Prosigue la ministra asumiendo acríticamente el recorte de 6.000 millones que exige Bruselas, insistiendo en el compromiso del nuevo Gobierno con la estabilidad presupuestaria. El problema de este planteamiento es que obvia la cuestión de los ingresos, verdadero talón de Aquiles del sistema fiscal español: nos faltan unos 90.000 millones de euros provenientes de los impuestos para parecernos a la eurozona. Quizá habría que conseguir que las cuentas salgan a partir de la generación de esos recursos que no entran en Hacienda y que deberían hacerlo.

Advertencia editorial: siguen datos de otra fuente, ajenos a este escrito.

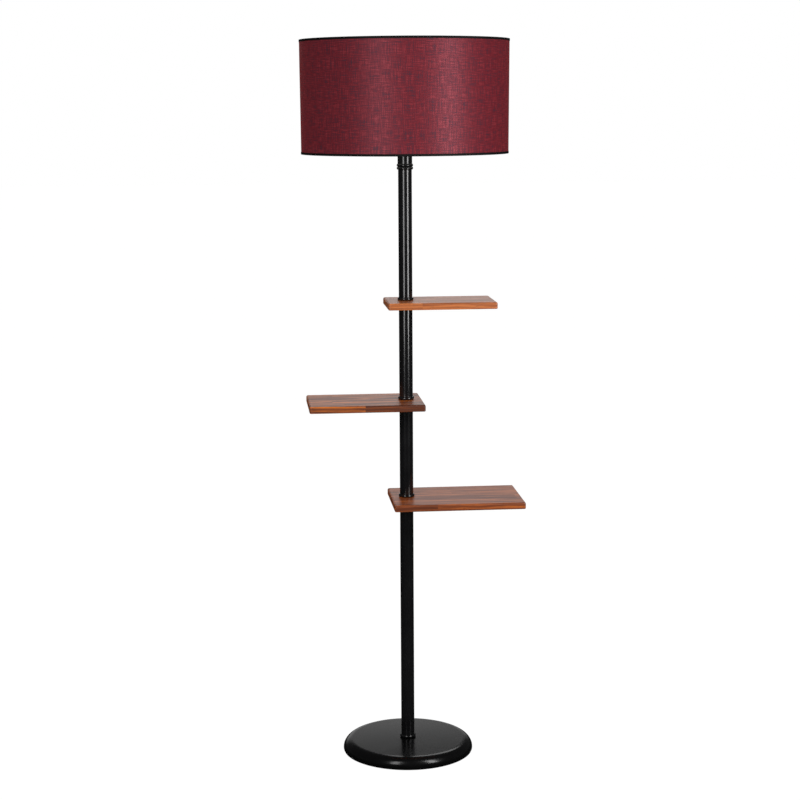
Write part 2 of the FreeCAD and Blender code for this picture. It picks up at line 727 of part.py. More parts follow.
def make_shade_trim(name, edge, inwards, wire_radius):
    """Tape folded over one edge of the wall and round its wire. inwards is + for the lower
    edge, where the tape runs up the wall, and - for the upper one."""

    def up(distance):
        return edge + inwards + distance

    inner_fold = wire_radius + " - shade_wire_diameter / 2 - trim_slack"
    fold = inner_fold + " - trim_thickness"
    wire_middle = up("wire_offset")
    return turned(
        name,
        "shade_foot",
        (
            (fold, edge),
            (shade_radius_at(edge, "0"), edge),
            (shade_radius_at(up("trim_width"), "0"), up("trim_width")),
            (shade_radius_at(up("trim_width"), "trim_thickness"), up("trim_width")),
            (shade_radius_at(up("trim_thickness"), "trim_thickness"), up("trim_thickness")),
            (inner_fold, up("trim_thickness")),
            (inner_fold, wire_middle),
            (fold, wire_middle),
        ),
    )


def make_wire_ring(name, radius, height):
    ring = document.addObject("Part::Torus", name)
    ring.Label = name
    ring.setExpression("Radius1", bound(radius))
    ring.setExpression("Radius2", bound("shade_wire_diameter / 2"))
    ring.setExpression("Placement.Base.z", bound("shade_foot + " + height))
    document.recompute()
    return ring


def draw_arm_path(sketch):
    """Level from the ring plate, then a bend, then a straight slope down to the lower wire."""
    slope = math.radians(value("arm_slope"))
    radius = value("arm_bend_radius")
    level = value("arm_height")
    start = FreeCAD.Vector(value("arm_start"), level, 0)
    finish = FreeCAD.Vector(value("bottom_wire_radius"), value("wire_offset"), 0)
    knee = FreeCAD.Vector(finish.x - (level - finish.y) / math.tan(slope), level, 0)
    before = knee - ACROSS * radius * math.tan(slope / 2)
    after = knee + (finish - knee).normalize() * radius * math.tan(slope / 2)
    centre = before - FreeCAD.Vector(0, radius, 0)
    inner = sketch.addGeometry(Part.LineSegment(start, before))
    bend, bend_start, bend_finish = draw_arc(sketch, before, after, centre)
    outer = sketch.addGeometry(Part.LineSegment(after, finish))
    hold(sketch, "DistanceX", inner, 1, "arm_start")
    hold(sketch, "DistanceY", inner, 1, "arm_height")
    sketch.addConstraint(Sketcher.Constraint("Horizontal", inner))
    sketch.addConstraint(Sketcher.Constraint("Tangent", inner, 2, bend, bend_start))
    sketch.addConstraint(Sketcher.Constraint("Tangent", bend, bend_finish, outer, 1))
    size_constraint(sketch, "Radius", bend, "arm_bend_radius")
    hold(sketch, "DistanceX", outer, 2, "bottom_wire_radius")
    hold(sketch, "DistanceY", outer, 2, "wire_offset")
    angle = sketch.addConstraint(Sketcher.Constraint("Angle", inner, outer, -slope))
    sketch.setExpression("Constraints[%d]" % angle, bound("-arm_slope * 1 deg"))


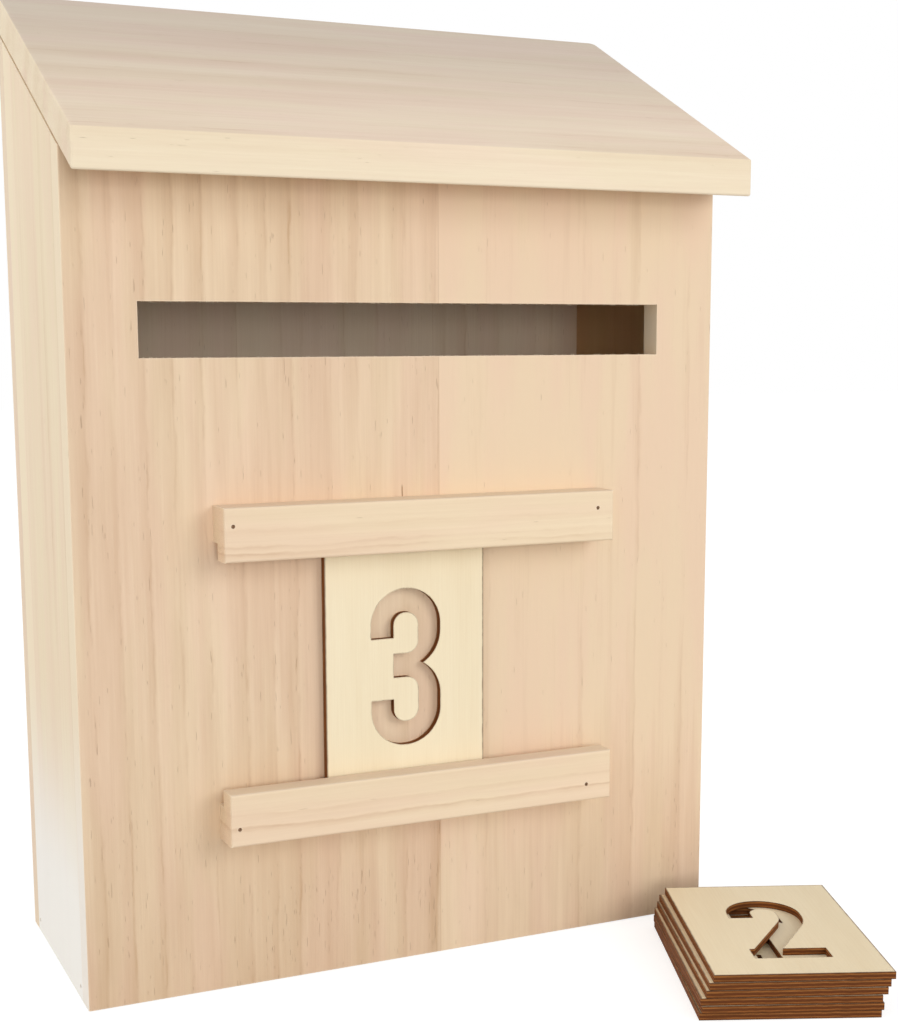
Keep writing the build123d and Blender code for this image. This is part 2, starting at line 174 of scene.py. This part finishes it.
# Planed boards: pale growth bands that darken towards one side and end in a wavy line.
# Each Depth says how strongly a feature shows, and each pair of Limits where it starts and where it is full.
boardDefaults = {
    "order": "xyz",  # the axes across the grain, through the board and along the grain
    "turn": (0, 0, 0), "shift": (0, 0, 0),
    "light": tint(240, 215, 183), "dark": tint(199, 163, 127), "shade": 0.16,
    "blotchDepth": 0.34, "streakDepth": 0.16, "fibreDepth": 0.24, "threadShare": 0.9,
    "blush": tint(255, 251, 254), "blushLimits": (0.4, 0.62),
    # growth lines, each a place across the grain and a strength
    "lines": [], "bandReach": 9 * mm, "bandDepth": 0.26, "lineFade": 1.4 * mm,
    "veinReach": 0.7 * mm, "veinDepth": 0.24,
    "wander": 5.2 * mm, "quiver": 1.4 * mm, "feathering": 2.6 * mm,
    "patchLimits": (0.25, 0.62), "breakLimits": (0.42, 0.66),
    # glued joints, each a place across the grain and how much darker the wood beyond is
    "joints": {}, "jointBlur": 0.1 * mm, "seamReach": 0.35 * mm, "seamDepth": 0.35,
    # splits, each a place across the grain, a lower end and an upper end
    "splits": [], "splitReach": 0.4 * mm, "splitCore": 0.1 * mm, "splitShake": 1 * mm,
    "splitFoot": 0.5 * mm, "splitTip": 2 * mm, "splitDepth": 0.8,
    # pores: the higher the level, the fewer there are
    "pore": tint(150, 114, 82), "poreLevel": 0.745, "poreBlur": 0.06, "poreGather": 0.12, "poreDepth": 0.26,
    # painted shade: the wood darkens below footShadeTop by paintedFootShade, and by footShadeLean more as
    # far to the right as leanReach
    "footShadeTop": 110 * mm, "paintedFootShade": 0.0, "footShadeLean": 0.0, "leanReach": 110 * mm,
    # painted light: below footTop the whole board pales to paintedFootLight, or its left edge only where it
    # has an edgeTint
    "paintedFootLight": None, "footTop": 125 * mm, "footFull": 35 * mm, "footWander": 60 * mm, "footLightDepth": 0.85,
    # painted shade: paintedInnerShade darkens a board's inner face
    "edgeTint": None, "edgeDepth": 0.8, "paintedInnerShade": None,
    # painted shade: a top face is darkened by paintedTopShade as far back as topFront, and by
    # paintedBackShade from topBack on
    "paintedTopShade": None, "paintedBackShade": None, "topFront": 80 * mm, "topBack": 215 * mm,
    "endGrain": tint(220, 192, 156), "dotLimits": (0.42, 0.62), "endDepth": 0.15,
    # paler edges: partly wear, partly a painted highlight along every edge
    "brightEdges": tint(248, 233, 208), "brightEdgeReach": 0.9 * mm, "brightEdgeDepth": 0.45,
    "roughness": 0.68, "fibreRoughness": 0.18, "poreRoughness": 0.15, "wornPolish": 0.1,
    "relief": 0.12 * mm, "fibreRise": 0.5, "threadRise": 0.6, "poreDrop": 0.9, "gloss": 0.15,
}
# the wood's noises: waves in a metre across, through and along a board, then detail and roughness
grainNoises = {
    "slow": ((7, 7, 9), 1.0), "quick": ((30, 30, 75), 2.0), "feather": ((260, 260, 60), 3.0, 0.65),
    "patches": ((16, 16, 7), 1.0), "breaks": ((40, 40, 45), 3.0), "blotches": ((34, 34, 3.5), 3.0),
    "streaks": ((150, 150, 15), 2.0), "fibres": ((1500, 1500, 34), 3.0, 0.6),
    "threads": ((460, 460, 7), 2.0), "blush": ((62, 62, 9), 2.0),
    "dashes": ((2400, 2400, 150), 1.0), "dots": ((2200, 2200, 2200), 1.0),
}


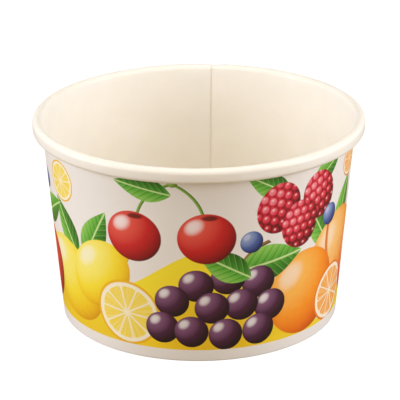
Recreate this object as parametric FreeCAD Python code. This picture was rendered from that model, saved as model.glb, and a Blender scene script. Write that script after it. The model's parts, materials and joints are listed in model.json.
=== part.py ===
import FreeCAD, Part
import math
import os

# Paper dessert cup, in millimetres. +Z is up, and the origin is the centre of the plane it stands on.
#
# Two pieces of coated board make the cup:
#   side_wall  a fan-shaped blank rolled to a cone. Its ends lap at the back and are sealed. Its top is
#              rolled outwards and under into the rim, and its foot is turned in and up into a hem.
#   base_disc  a disc with a turned-down skirt, gripped between the wall and the hem.
#
# Both are sheets of even thickness, so each is drawn as the path of the board's middle in the plane of
# radius and height, given its thickness there, and turned about the cup's axis.

# Overall sizes
RIM_DIAMETER = 96.0
CUP_HEIGHT = 60.0
# The wall's outside, carried down to the plane that the cup stands on
FOOT_DIAMETER = 81.0

# Board
WALL_BOARD = 0.40
BASE_BOARD = 0.35
# Thickness of the melted coating between two sealed faces
SEAL_GAP = 0.02

# Rolled rim: how far it stands out from the wall's own line at the top, and its straight outer side
RIM_OVERHANG = 2.50
RIM_DROP = 1.60
# Room between the roll and the seam's outer ply, and how far the rolled edge goes on turning inside
ROLL_CLEARANCE = 0.10
TUCK_TURN_DEG = 120.0

# Foot: the bend's inside radius, the height of the base panel's underside, and the panel's corner
FOLD_INSIDE = 0.05
BASE_RECESS = 7.50
PANEL_CORNER = 0.50
# Room above the hem's edge and below the skirt's edge
HEM_CLEARANCE = 0.50
SKIRT_CLEARANCE = 0.50

# Side seam, at the back. The inner ply's end is where the board, come full circle, climbs onto it.
SEAM_BEARING_DEG = 90.0
LAP_WIDTH = 7.0
CLIMB_WIDTH = 4.0
CLIMB_STEPS = 4
# The blank's corner is cut away here, so that the foot stays one board thick under the lap
NOTCH_RISE = 0.60

AXIS_POINT = FreeCAD.Vector(0, 0, 0)
AXIS = FreeCAD.Vector(0, 0, 1)
FULL_TURN_DEG = 360.0

# The wall's lean from upright, and its outside radius at the rim's top, along its own line
rim_radius = RIM_DIAMETER / 2
foot_radius = FOOT_DIAMETER / 2
mouth_radius = rim_radius - RIM_OVERHANG
lean = math.atan2(mouth_radius - foot_radius, CUP_HEIGHT)
lean_deg = math.degrees(lean)
mean_radius = (mouth_radius + foot_radius) / 2


def wall_outside(height):
    """Radius of the wall's outside at a height."""
    return foot_radius + height * math.tan(lean)


def wall_middle(height):
    """Radius of the middle of the wall's board at a height."""
    return wall_outside(height) - WALL_BOARD / 2 / math.cos(lean)


def direction(heading_deg):
    """Unit vector for a heading in the plane of radius and height: 0 is outwards and 90 is up."""
    angle = math.radians(heading_deg)
    return FreeCAD.Vector(math.cos(angle), 0, math.sin(angle))


def board_face(start, heading_deg, moves, thickness, lift=0.0):
    """The cut face of a board whose middle starts at (radius, height) and follows the moves.

    A move is ("line", length), ("left", radius, degrees) or ("right", radius, degrees). A lift shifts
    the whole board square to itself, to the right of the way that it runs.
    """
    point = FreeCAD.Vector(start[0], 0, start[1])
    offsets = (lift - thickness / 2, lift + thickness / 2)
    sides = ([], [])
    first = [point + direction(heading_deg - 90) * offset for offset in offsets]
    for move in moves:
        before = [point + direction(heading_deg - 90) * offset for offset in offsets]
        if move[0] == "line":
            point = point + direction(heading_deg) * move[1]
            half_way = None
        else:
            way = 1 if move[0] == "left" else -1
            centre = point + direction(heading_deg + 90 * way) * move[1]
            half_heading = heading_deg + way * move[2] / 2
            half_way = centre - direction(half_heading + 90 * way) * move[1]
            heading_deg = heading_deg + way * move[2]
            point = centre - direction(heading_deg + 90 * way) * move[1]
        after = [point + direction(heading_deg - 90) * offset for offset in offsets]
        for side, offset, a, b in zip(sides, offsets, before, after):
            if half_way is None:
                side.append(Part.LineSegment(a, b).toShape())
            else:
                bulge = half_way + direction(half_heading - 90) * offset
                side.append(Part.Arc(a, bulge, b).toShape())
    start_edge = Part.LineSegment(first[1], first[0]).toShape()
    end_edge = Part.LineSegment(after[0], after[1]).toShape()
    return Part.Face(Part.Wire([start_edge, *sides[0], end_edge, *reversed(sides[1])]))


def turned(face, from_deg, sweep_deg):
    """The solid that a face sweeps about the cup's axis, from one bearing through an angle."""
    placed = face.copy()
    placed.rotate(AXIS_POINT, AXIS, from_deg)
    return placed.revolve(AXIS_POINT, AXIS, sweep_deg)


# The bend at the foot: two quarter bends with a short flat between them, on which the cup stands
fold_radius = FOLD_INSIDE + WALL_BOARD / 2
fold_height = WALL_BOARD / 2 + fold_radius
hem_spacing = WALL_BOARD + BASE_BOARD + 2 * SEAL_GAP
fold_flat = (hem_spacing - 2 * fold_radius) / math.cos(lean)
wall_start_height = fold_height - fold_radius * math.sin(lean)
hem_end_height = fold_height + fold_radius * math.sin(lean)
hem_top_height = BASE_RECESS - PANEL_CORNER - HEM_CLEARANCE
notch_height = wall_start_height + NOTCH_RISE

# The roll at the rim: an upper bend tangent to the wall, a straight drop, and a lower bend that brings
# the edge back beside the wall, from where it tucks up inside. At the seam the outer ply passes between.
rim_middle = rim_radius - WALL_BOARD / 2
mouth_middle = wall_middle(CUP_HEIGHT)
upper_reach = (rim_middle - mouth_middle + WALL_BOARD / 2 * math.tan(lean)) * math.cos(lean)
upper_radius = upper_reach / (1 + math.cos(lean) - math.sin(lean))
upper_height = CUP_HEIGHT - WALL_BOARD / 2 - upper_radius
wall_end_height = upper_height + upper_radius * math.sin(lean)
lower_height = upper_height - RIM_DROP
lower_reach = (rim_middle - wall_outside(lower_height)) * math.cos(lean)
lower_radius = (lower_reach - WALL_BOARD * 3 / 2 - ROLL_CLEARANCE) / (1 + math.cos(lean))
tuck_radius = lower_radius - WALL_BOARD

ROLL = [
    ("right", upper_radius, 180.0 - lean_deg),
    ("line", RIM_DROP),
    ("right", lower_radius, 180.0),
]
TUCK = [("right", tuck_radius, TUCK_TURN_DEG)]


def wall_run(from_height):
    """The straight move up the wall from a height to where the roll begins."""
    return ("line", (wall_end_height - from_height) / math.cos(lean))


def foot_face():
    """The hem, the bend under it and the start of the wall, up to the notch."""
    start = (wall_middle(hem_top_height) - hem_spacing / math.cos(lean), hem_top_height)
    moves = [
        ("line", (hem_top_height - hem_end_height) / math.cos(lean)),
        ("left", fold_radius, 90.0 + lean_deg),
        ("line", fold_flat),
        ("left", fold_radius, 90.0 - lean_deg),
        ("line", NOTCH_RISE / math.cos(lean)),
    ]
    return board_face(start, 270.0 - lean_deg, moves, WALL_BOARD)


def upper_face(lift, roll):
    """The wall above the notch with its rolled rim, lifted square to itself by an amount."""
    start = (wall_middle(notch_height), notch_height)
    moves = [wall_run(notch_height), *roll]
    return board_face(start, 90.0 - lean_deg, moves, WALL_BOARD, lift)


def side_wall():
    """The rolled blank: a foot that goes all the way round, the main turn, the climb and the lap."""
    climb_deg = math.degrees(CLIMB_WIDTH / mean_radius)
    lap_deg = math.degrees(LAP_WIDTH / mean_radius)
    inner_end_deg = SEAM_BEARING_DEG - lap_deg / 2
    foot = turned(foot_face(), 0.0, FULL_TURN_DEG)
    main_turn = turned(upper_face(0.0, ROLL + TUCK), inner_end_deg, FULL_TURN_DEG - climb_deg)
    climb = []
    for step in range(CLIMB_STEPS):
        ends = []
        for share in (step / CLIMB_STEPS, (step + 1) / CLIMB_STEPS):
            face = upper_face(WALL_BOARD * share, ROLL)
            face.rotate(AXIS_POINT, AXIS, inner_end_deg - climb_deg * (1 - share))
            ends.append(face.OuterWire)
        climb.append(Part.makeLoft(ends, True, True))
    lap = turned(upper_face(WALL_BOARD, ROLL), inner_end_deg, lap_deg)
    return foot.fuse([main_turn, *climb, lap])


def base_disc():
    """The flat panel, its corner and its skirt, which lies against the wall's inside."""
    corner_radius = PANEL_CORNER + BASE_BOARD / 2
    panel_middle = BASE_RECESS + BASE_BOARD / 2
    corner_end = panel_middle - corner_radius * (1 + math.sin(lean))
    skirt_inset = (WALL_BOARD / 2 + SEAL_GAP + BASE_BOARD / 2) / math.cos(lean)
    corner_centre = wall_middle(corner_end) - skirt_inset - corner_radius * math.cos(lean)
    skirt_foot = WALL_BOARD + SKIRT_CLEARANCE
    moves = [
        ("line", corner_centre),
        ("right", corner_radius, 90.0 + lean_deg),
        ("line", (corner_end - skirt_foot) / math.cos(lean)),
    ]
    return turned(board_face((0.0, panel_middle), 0.0, moves, BASE_BOARD), 0.0, FULL_TURN_DEG)


def main():
    os.makedirs("parts", exist_ok=True)
    pieces = {"side_wall": side_wall(), "base_disc": base_disc()}
    for name, shape in pieces.items():
        solids = shape.Solids
        print(name, "solids", len(solids), "valid", shape.isValid(), "volume", round(shape.Volume, 1))
        Part.makeCompound(solids).exportStep(os.path.join("parts", name + ".step"))


main()
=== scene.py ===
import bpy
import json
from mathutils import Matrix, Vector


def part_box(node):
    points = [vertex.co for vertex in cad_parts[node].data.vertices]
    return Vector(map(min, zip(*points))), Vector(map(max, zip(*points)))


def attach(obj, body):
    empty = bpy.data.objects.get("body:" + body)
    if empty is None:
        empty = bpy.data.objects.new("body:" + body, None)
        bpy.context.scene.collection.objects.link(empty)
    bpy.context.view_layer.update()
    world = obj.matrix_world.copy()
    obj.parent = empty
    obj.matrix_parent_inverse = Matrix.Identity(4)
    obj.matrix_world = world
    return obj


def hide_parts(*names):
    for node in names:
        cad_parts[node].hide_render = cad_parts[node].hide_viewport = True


bl_info = {
    "name": "Paper dessert cup",
    "version": (1, 0, 0),
    "blender": (4, 5, 0),
    "location": "View3D > Sidebar > Dessert cup",
    "description": "Dresses the frame of a paper dessert cup in printed coated board and lights it",
    "category": "Object",
}

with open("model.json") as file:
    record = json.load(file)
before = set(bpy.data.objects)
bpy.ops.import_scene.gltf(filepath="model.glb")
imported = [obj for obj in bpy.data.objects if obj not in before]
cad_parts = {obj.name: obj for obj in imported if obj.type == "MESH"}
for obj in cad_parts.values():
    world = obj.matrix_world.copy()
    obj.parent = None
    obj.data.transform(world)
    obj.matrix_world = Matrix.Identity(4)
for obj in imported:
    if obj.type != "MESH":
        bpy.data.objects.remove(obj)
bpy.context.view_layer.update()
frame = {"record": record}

import json
import math

import bpy
from mathutils import Matrix, Vector

LID_RIM = next(mount["dims"] for mount in frame["record"]["mounts"] if mount["name"] == "lid_rim")
_, WALL_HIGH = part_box("side_wall")

MM = 0.001
FULL_TURN = 2 * math.pi
QUARTER = math.pi / 2

# Bearing of the cup's front, and a distance that counts as none.
FRONT_BEARING = -QUARTER
TINY = 0.001 * MM

# The two corners of a cut edge are rounded. Nothing else on the sheets turns by as much as the first angle.
CUT_ROUNDING = 0.09 * MM
CUT_TURN = math.radians(60)
SMOOTH_TURN = math.radians(40)

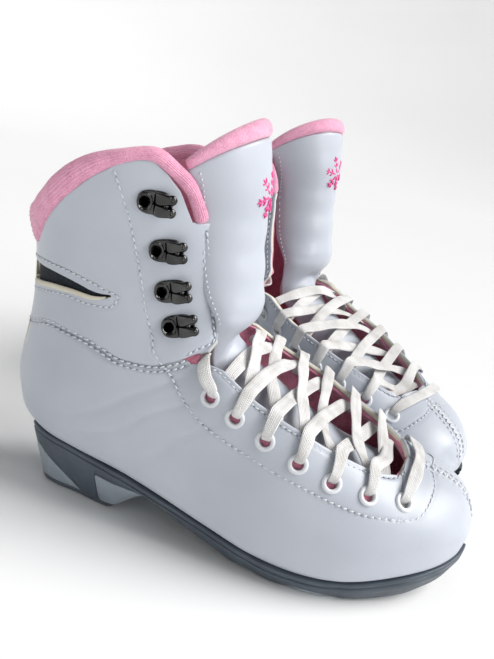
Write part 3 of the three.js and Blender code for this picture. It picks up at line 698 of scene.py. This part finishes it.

En el espinoso tema de la pensiones, la ministra se sale por la tangente cuando el entrevistador le plantea la eliminación del factor de sostenibilidad, asegurando que el equilibrio del sistema depende de muchas variables. Balones fuera. A ello le podríamos añadir que el ejecutivo ha decidido prestar 7.500 millones a la Seguridad Social para pagar la extra de los pensionistas. Prestar, no transferir, lo que significa que se mantiene el déficit de la Seguridad Social y, por consiguiente, la base legal que impide que las pensiones se revaloricen a partir del IPC. Pero a la vez, fuentes gubernamentales aseguran (y no me cabe duda de su sinceridad) que las retribuciones de los jubilados y jubiladas se incrementarán, Pacto de Toledo de por medio, según el coste de la vida. Una vez más, medidas y declaraciones que encierran en su seno la paradoja, como la que atañe a la recuperación de la universalidad en la sanidad pública en un plazo de seis semanas, mientras que se aplaza sine die algo que se había anunciado como inminente hace unos días: la eliminación del copago para los pensionistas.

De momento, el Gobierno socialista ha optado por dar satisfacción a quienes le han puesto en el poder adoptando medidas políticas que no alteran el ajuste presupuestario, relacionadas con la memoria histórica o el conflicto territorial. Pero ha de abordar el conflicto social que hunde sus raíces en la precariedad laboral y la impunidad fiscal de los ricos. En este aspecto, da la impresión de querer pero no poder.